**WRITTEN REQUEST**
What follows is a set of records; repeat all of them exactly.

**EXERCISE DATA**
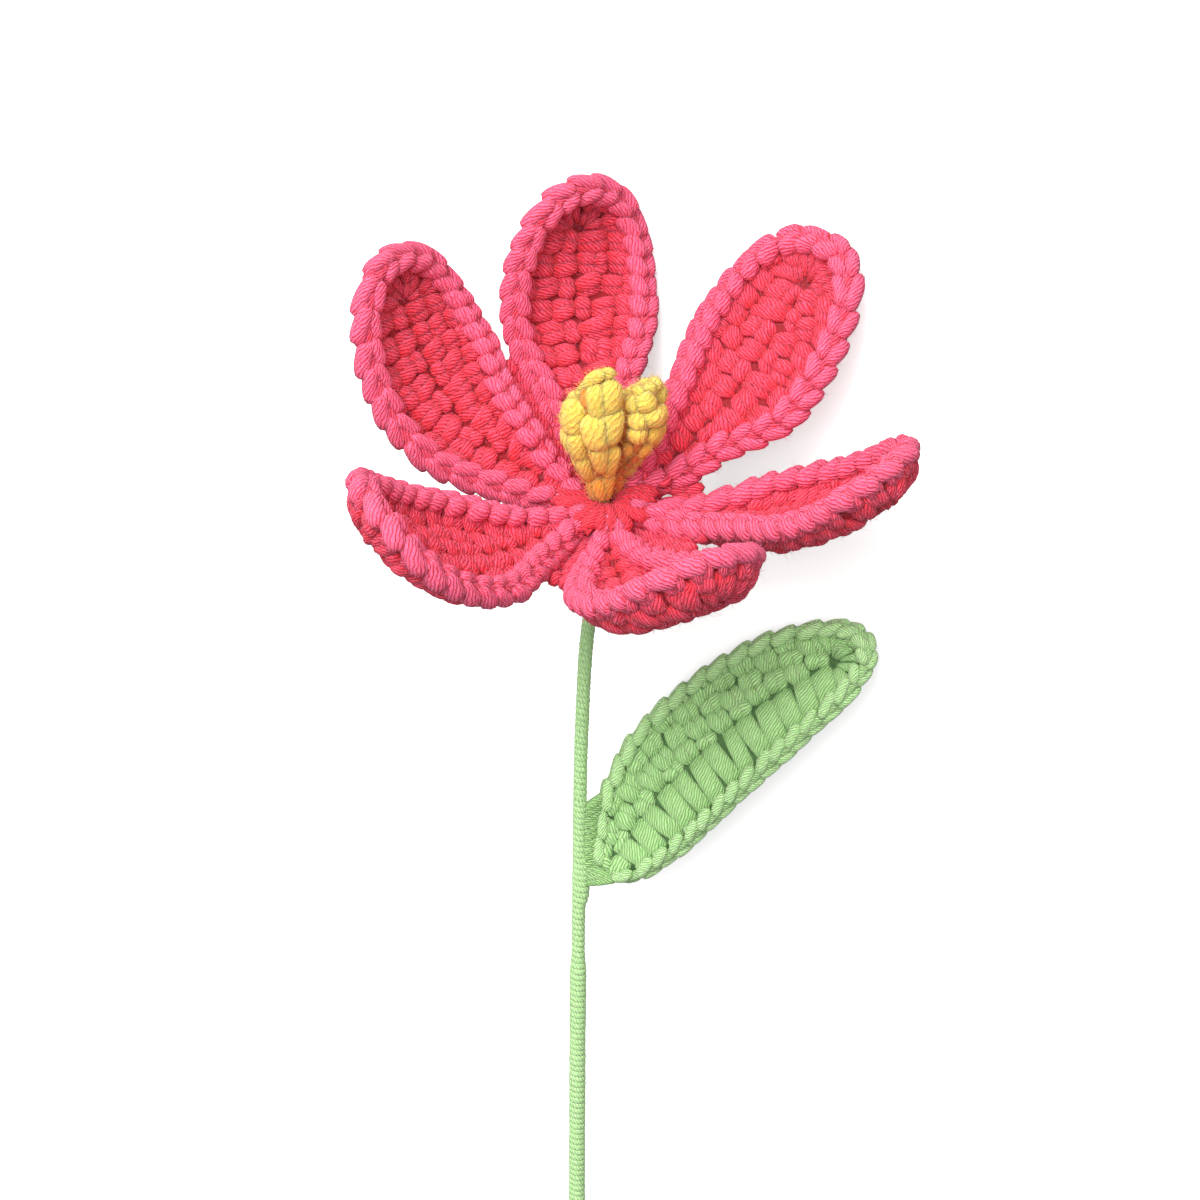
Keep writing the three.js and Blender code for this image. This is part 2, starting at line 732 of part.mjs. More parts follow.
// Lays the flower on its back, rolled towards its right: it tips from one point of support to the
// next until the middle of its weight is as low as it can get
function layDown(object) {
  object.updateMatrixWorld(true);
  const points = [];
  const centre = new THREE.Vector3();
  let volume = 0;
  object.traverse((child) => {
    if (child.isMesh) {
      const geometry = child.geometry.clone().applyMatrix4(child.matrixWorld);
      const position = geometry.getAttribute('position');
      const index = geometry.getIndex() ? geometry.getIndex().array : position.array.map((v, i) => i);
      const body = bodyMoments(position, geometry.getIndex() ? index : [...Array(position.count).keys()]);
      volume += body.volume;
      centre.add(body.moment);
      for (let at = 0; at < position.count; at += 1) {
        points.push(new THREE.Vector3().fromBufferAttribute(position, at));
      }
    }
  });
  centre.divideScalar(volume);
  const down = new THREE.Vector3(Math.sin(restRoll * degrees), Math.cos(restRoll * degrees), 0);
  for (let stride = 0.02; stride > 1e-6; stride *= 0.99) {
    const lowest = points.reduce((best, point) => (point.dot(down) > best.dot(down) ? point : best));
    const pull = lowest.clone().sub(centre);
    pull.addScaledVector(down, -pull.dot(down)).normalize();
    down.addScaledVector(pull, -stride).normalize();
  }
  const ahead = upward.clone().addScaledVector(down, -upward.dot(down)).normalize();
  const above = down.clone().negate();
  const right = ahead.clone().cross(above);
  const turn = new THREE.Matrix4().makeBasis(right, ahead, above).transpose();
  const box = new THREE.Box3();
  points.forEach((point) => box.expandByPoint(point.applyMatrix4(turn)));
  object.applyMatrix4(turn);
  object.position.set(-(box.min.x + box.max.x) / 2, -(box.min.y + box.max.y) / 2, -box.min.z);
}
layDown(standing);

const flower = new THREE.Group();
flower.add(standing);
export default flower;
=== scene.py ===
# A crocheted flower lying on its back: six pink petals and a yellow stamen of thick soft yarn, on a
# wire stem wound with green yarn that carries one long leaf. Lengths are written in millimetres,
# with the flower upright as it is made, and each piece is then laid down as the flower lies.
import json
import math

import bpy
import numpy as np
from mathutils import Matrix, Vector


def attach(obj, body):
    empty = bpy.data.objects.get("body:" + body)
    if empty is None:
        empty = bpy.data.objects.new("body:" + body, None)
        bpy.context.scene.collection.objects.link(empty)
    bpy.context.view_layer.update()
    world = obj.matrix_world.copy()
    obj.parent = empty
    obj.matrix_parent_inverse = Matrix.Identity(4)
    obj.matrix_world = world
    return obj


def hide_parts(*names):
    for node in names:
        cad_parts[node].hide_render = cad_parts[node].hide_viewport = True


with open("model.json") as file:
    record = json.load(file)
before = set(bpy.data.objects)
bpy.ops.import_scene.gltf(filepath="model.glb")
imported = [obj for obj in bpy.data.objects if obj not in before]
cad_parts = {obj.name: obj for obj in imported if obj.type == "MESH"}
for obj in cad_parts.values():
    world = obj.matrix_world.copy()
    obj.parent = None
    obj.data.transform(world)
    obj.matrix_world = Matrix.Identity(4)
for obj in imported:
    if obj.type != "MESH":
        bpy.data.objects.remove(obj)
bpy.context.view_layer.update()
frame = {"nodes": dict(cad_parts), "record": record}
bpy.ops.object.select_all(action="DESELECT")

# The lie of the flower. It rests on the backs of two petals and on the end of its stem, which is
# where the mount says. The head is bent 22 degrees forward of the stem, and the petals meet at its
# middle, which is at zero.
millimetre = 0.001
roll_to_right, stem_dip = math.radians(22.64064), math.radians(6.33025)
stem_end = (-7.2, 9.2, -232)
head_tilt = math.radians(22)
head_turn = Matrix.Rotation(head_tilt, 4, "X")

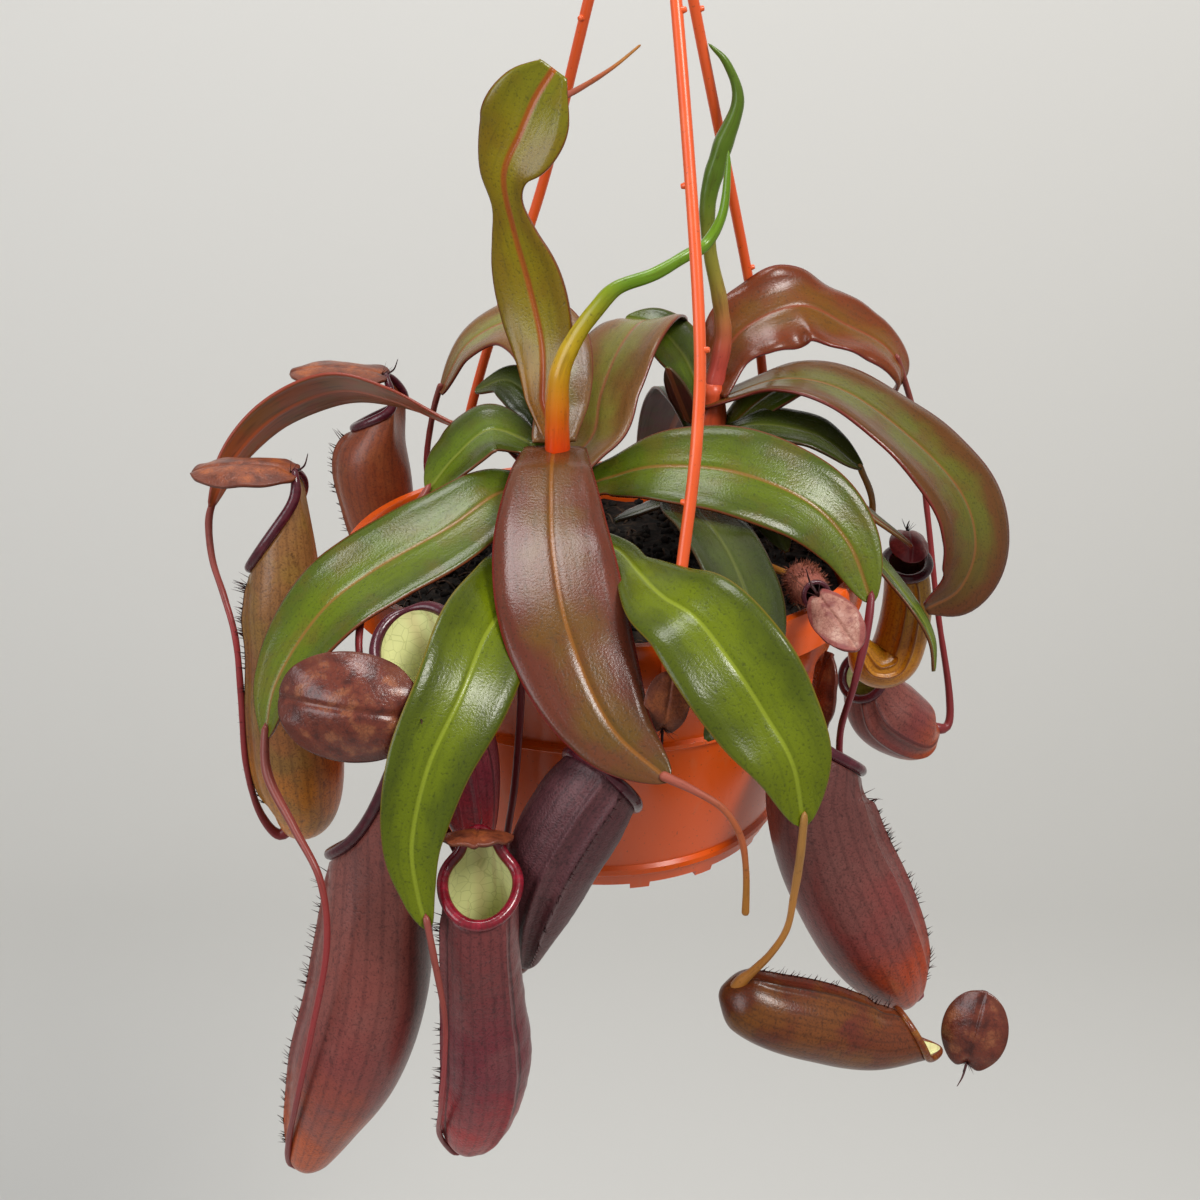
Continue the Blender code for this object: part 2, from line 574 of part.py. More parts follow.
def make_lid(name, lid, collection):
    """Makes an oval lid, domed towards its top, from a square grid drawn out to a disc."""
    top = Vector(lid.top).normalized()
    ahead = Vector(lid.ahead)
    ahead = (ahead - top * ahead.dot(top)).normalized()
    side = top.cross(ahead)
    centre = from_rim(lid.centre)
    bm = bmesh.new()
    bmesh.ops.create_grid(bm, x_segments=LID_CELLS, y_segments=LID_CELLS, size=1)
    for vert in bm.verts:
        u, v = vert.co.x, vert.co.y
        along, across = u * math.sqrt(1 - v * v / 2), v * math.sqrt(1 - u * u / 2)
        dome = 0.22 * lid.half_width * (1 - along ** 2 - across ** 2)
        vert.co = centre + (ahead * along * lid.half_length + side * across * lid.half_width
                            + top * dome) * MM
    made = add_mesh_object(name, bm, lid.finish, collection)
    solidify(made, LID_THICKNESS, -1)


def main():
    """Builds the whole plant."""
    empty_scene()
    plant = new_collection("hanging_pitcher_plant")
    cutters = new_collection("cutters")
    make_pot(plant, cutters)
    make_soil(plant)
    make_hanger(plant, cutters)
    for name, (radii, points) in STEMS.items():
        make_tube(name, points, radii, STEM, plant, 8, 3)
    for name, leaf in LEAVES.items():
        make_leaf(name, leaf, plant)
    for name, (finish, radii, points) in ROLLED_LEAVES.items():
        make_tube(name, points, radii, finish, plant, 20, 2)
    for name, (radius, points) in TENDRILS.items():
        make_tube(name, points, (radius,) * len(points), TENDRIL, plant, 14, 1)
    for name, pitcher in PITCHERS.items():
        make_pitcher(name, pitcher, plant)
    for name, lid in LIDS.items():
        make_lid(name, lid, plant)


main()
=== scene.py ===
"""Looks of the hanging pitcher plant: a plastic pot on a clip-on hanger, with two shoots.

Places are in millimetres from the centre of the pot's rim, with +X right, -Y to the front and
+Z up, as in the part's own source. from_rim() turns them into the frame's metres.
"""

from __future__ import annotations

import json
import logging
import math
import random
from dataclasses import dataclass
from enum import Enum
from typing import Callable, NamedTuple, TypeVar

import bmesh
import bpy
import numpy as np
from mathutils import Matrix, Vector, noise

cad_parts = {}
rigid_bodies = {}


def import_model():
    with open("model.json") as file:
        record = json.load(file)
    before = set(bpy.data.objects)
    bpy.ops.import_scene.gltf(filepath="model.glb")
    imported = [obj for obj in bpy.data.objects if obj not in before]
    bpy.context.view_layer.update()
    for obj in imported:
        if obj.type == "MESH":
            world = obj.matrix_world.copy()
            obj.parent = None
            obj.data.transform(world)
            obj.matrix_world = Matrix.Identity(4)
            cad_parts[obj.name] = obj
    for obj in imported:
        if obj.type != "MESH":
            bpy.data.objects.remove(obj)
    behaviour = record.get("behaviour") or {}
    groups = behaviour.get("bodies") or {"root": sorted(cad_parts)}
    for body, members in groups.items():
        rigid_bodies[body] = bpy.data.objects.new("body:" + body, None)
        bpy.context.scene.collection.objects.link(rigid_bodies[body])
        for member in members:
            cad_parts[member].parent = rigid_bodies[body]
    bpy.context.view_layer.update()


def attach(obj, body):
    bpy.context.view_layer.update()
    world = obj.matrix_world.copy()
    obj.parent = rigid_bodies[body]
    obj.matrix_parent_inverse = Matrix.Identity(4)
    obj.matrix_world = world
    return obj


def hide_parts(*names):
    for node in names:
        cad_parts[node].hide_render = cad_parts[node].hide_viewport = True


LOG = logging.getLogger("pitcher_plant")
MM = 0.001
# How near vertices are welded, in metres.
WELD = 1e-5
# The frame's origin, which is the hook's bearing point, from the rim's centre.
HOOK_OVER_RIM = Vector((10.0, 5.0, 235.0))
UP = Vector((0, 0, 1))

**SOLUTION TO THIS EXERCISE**
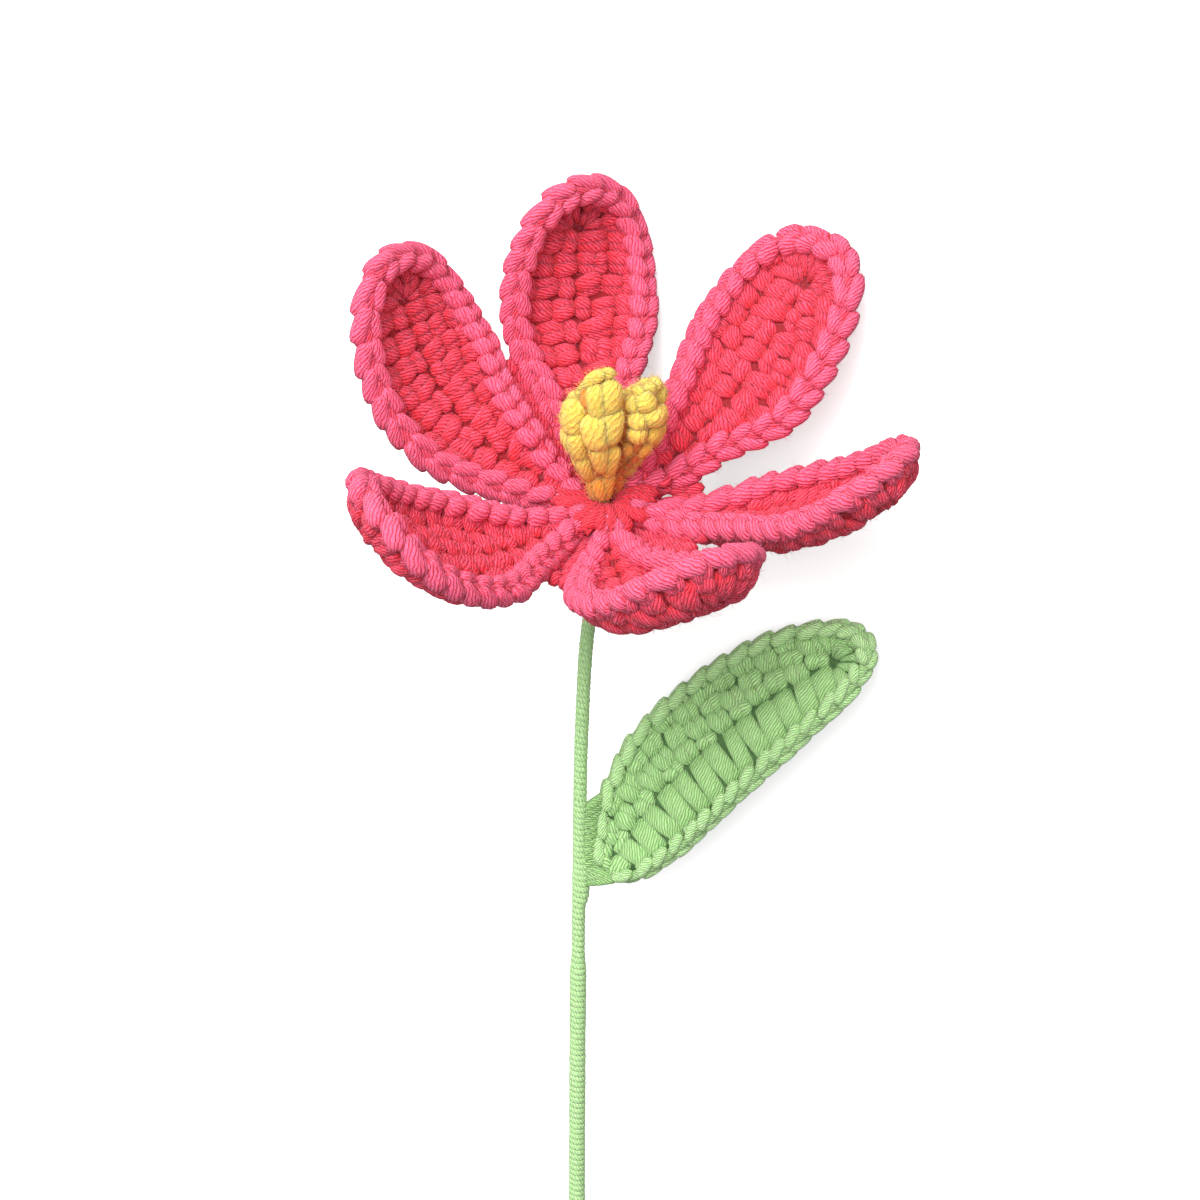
Keep writing the three.js and Blender code for this image. This is part 2, starting at line 732 of part.mjs. More parts follow.
// Lays the flower on its back, rolled towards its right: it tips from one point of support to the
// next until the middle of its weight is as low as it can get
function layDown(object) {
  object.updateMatrixWorld(true);
  const points = [];
  const centre = new THREE.Vector3();
  let volume = 0;
  object.traverse((child) => {
    if (child.isMesh) {
      const geometry = child.geometry.clone().applyMatrix4(child.matrixWorld);
      const position = geometry.getAttribute('position');
      const index = geometry.getIndex() ? geometry.getIndex().array : position.array.map((v, i) => i);
      const body = bodyMoments(position, geometry.getIndex() ? index : [...Array(position.count).keys()]);
      volume += body.volume;
      centre.add(body.moment);
      for (let at = 0; at < position.count; at += 1) {
        points.push(new THREE.Vector3().fromBufferAttribute(position, at));
      }
    }
  });
  centre.divideScalar(volume);
  const down = new THREE.Vector3(Math.sin(restRoll * degrees), Math.cos(restRoll * degrees), 0);
  for (let stride = 0.02; stride > 1e-6; stride *= 0.99) {
    const lowest = points.reduce((best, point) => (point.dot(down) > best.dot(down) ? point : best));
    const pull = lowest.clone().sub(centre);
    pull.addScaledVector(down, -pull.dot(down)).normalize();
    down.addScaledVector(pull, -stride).normalize();
  }
  const ahead = upward.clone().addScaledVector(down, -upward.dot(down)).normalize();
  const above = down.clone().negate();
  const right = ahead.clone().cross(above);
  const turn = new THREE.Matrix4().makeBasis(right, ahead, above).transpose();
  const box = new THREE.Box3();
  points.forEach((point) => box.expandByPoint(point.applyMatrix4(turn)));
  object.applyMatrix4(turn);
  object.position.set(-(box.min.x + box.max.x) / 2, -(box.min.y + box.max.y) / 2, -box.min.z);
}
layDown(standing);

const flower = new THREE.Group();
flower.add(standing);
export default flower;
=== scene.py ===
# A crocheted flower lying on its back: six pink petals and a yellow stamen of thick soft yarn, on a
# wire stem wound with green yarn that carries one long leaf. Lengths are written in millimetres,
# with the flower upright as it is made, and each piece is then laid down as the flower lies.
import json
import math

import bpy
import numpy as np
from mathutils import Matrix, Vector


def attach(obj, body):
    empty = bpy.data.objects.get("body:" + body)
    if empty is None:
        empty = bpy.data.objects.new("body:" + body, None)
        bpy.context.scene.collection.objects.link(empty)
    bpy.context.view_layer.update()
    world = obj.matrix_world.copy()
    obj.parent = empty
    obj.matrix_parent_inverse = Matrix.Identity(4)
    obj.matrix_world = world
    return obj


def hide_parts(*names):
    for node in names:
        cad_parts[node].hide_render = cad_parts[node].hide_viewport = True


with open("model.json") as file:
    record = json.load(file)
before = set(bpy.data.objects)
bpy.ops.import_scene.gltf(filepath="model.glb")
imported = [obj for obj in bpy.data.objects if obj not in before]
cad_parts = {obj.name: obj for obj in imported if obj.type == "MESH"}
for obj in cad_parts.values():
    world = obj.matrix_world.copy()
    obj.parent = None
    obj.data.transform(world)
    obj.matrix_world = Matrix.Identity(4)
for obj in imported:
    if obj.type != "MESH":
        bpy.data.objects.remove(obj)
bpy.context.view_layer.update()
frame = {"nodes": dict(cad_parts), "record": record}
bpy.ops.object.select_all(action="DESELECT")

# The lie of the flower. It rests on the backs of two petals and on the end of its stem, which is
# where the mount says. The head is bent 22 degrees forward of the stem, and the petals meet at its
# middle, which is at zero.
millimetre = 0.001
roll_to_right, stem_dip = math.radians(22.64064), math.radians(6.33025)
stem_end = (-7.2, 9.2, -232)
head_tilt = math.radians(22)
head_turn = Matrix.Rotation(head_tilt, 4, "X")

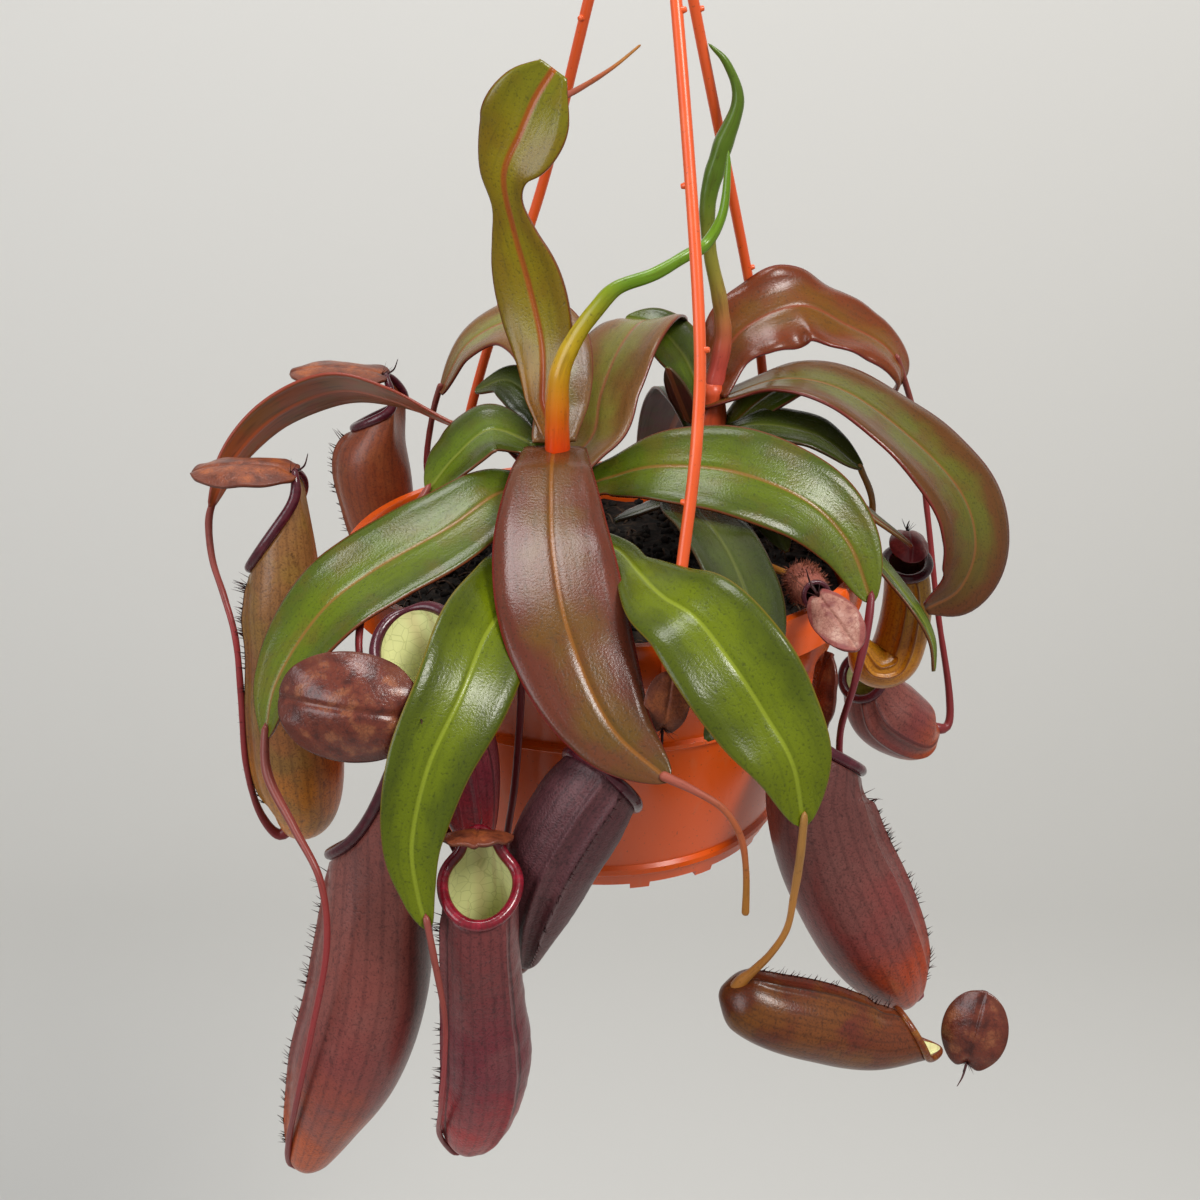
Continue the Blender code for this object: part 2, from line 574 of part.py. More parts follow.
def make_lid(name, lid, collection):
    """Makes an oval lid, domed towards its top, from a square grid drawn out to a disc."""
    top = Vector(lid.top).normalized()
    ahead = Vector(lid.ahead)
    ahead = (ahead - top * ahead.dot(top)).normalized()
    side = top.cross(ahead)
    centre = from_rim(lid.centre)
    bm = bmesh.new()
    bmesh.ops.create_grid(bm, x_segments=LID_CELLS, y_segments=LID_CELLS, size=1)
    for vert in bm.verts:
        u, v = vert.co.x, vert.co.y
        along, across = u * math.sqrt(1 - v * v / 2), v * math.sqrt(1 - u * u / 2)
        dome = 0.22 * lid.half_width * (1 - along ** 2 - across ** 2)
        vert.co = centre + (ahead * along * lid.half_length + side * across * lid.half_width
                            + top * dome) * MM
    made = add_mesh_object(name, bm, lid.finish, collection)
    solidify(made, LID_THICKNESS, -1)


def main():
    """Builds the whole plant."""
    empty_scene()
    plant = new_collection("hanging_pitcher_plant")
    cutters = new_collection("cutters")
    make_pot(plant, cutters)
    make_soil(plant)
    make_hanger(plant, cutters)
    for name, (radii, points) in STEMS.items():
        make_tube(name, points, radii, STEM, plant, 8, 3)
    for name, leaf in LEAVES.items():
        make_leaf(name, leaf, plant)
    for name, (finish, radii, points) in ROLLED_LEAVES.items():
        make_tube(name, points, radii, finish, plant, 20, 2)
    for name, (radius, points) in TENDRILS.items():
        make_tube(name, points, (radius,) * len(points), TENDRIL, plant, 14, 1)
    for name, pitcher in PITCHERS.items():
        make_pitcher(name, pitcher, plant)
    for name, lid in LIDS.items():
        make_lid(name, lid, plant)


main()
=== scene.py ===
"""Looks of the hanging pitcher plant: a plastic pot on a clip-on hanger, with two shoots.

Places are in millimetres from the centre of the pot's rim, with +X right, -Y to the front and
+Z up, as in the part's own source. from_rim() turns them into the frame's metres.
"""

from __future__ import annotations

import json
import logging
import math
import random
from dataclasses import dataclass
from enum import Enum
from typing import Callable, NamedTuple, TypeVar

import bmesh
import bpy
import numpy as np
from mathutils import Matrix, Vector, noise

cad_parts = {}
rigid_bodies = {}


def import_model():
    with open("model.json") as file:
        record = json.load(file)
    before = set(bpy.data.objects)
    bpy.ops.import_scene.gltf(filepath="model.glb")
    imported = [obj for obj in bpy.data.objects if obj not in before]
    bpy.context.view_layer.update()
    for obj in imported:
        if obj.type == "MESH":
            world = obj.matrix_world.copy()
            obj.parent = None
            obj.data.transform(world)
            obj.matrix_world = Matrix.Identity(4)
            cad_parts[obj.name] = obj
    for obj in imported:
        if obj.type != "MESH":
            bpy.data.objects.remove(obj)
    behaviour = record.get("behaviour") or {}
    groups = behaviour.get("bodies") or {"root": sorted(cad_parts)}
    for body, members in groups.items():
        rigid_bodies[body] = bpy.data.objects.new("body:" + body, None)
        bpy.context.scene.collection.objects.link(rigid_bodies[body])
        for member in members:
            cad_parts[member].parent = rigid_bodies[body]
    bpy.context.view_layer.update()


def attach(obj, body):
    bpy.context.view_layer.update()
    world = obj.matrix_world.copy()
    obj.parent = rigid_bodies[body]
    obj.matrix_parent_inverse = Matrix.Identity(4)
    obj.matrix_world = world
    return obj


def hide_parts(*names):
    for node in names:
        cad_parts[node].hide_render = cad_parts[node].hide_viewport = True


LOG = logging.getLogger("pitcher_plant")
MM = 0.001
# How near vertices are welded, in metres.
WELD = 1e-5
# The frame's origin, which is the hook's bearing point, from the rim's centre.
HOOK_OVER_RIM = Vector((10.0, 5.0, 235.0))
UP = Vector((0, 0, 1))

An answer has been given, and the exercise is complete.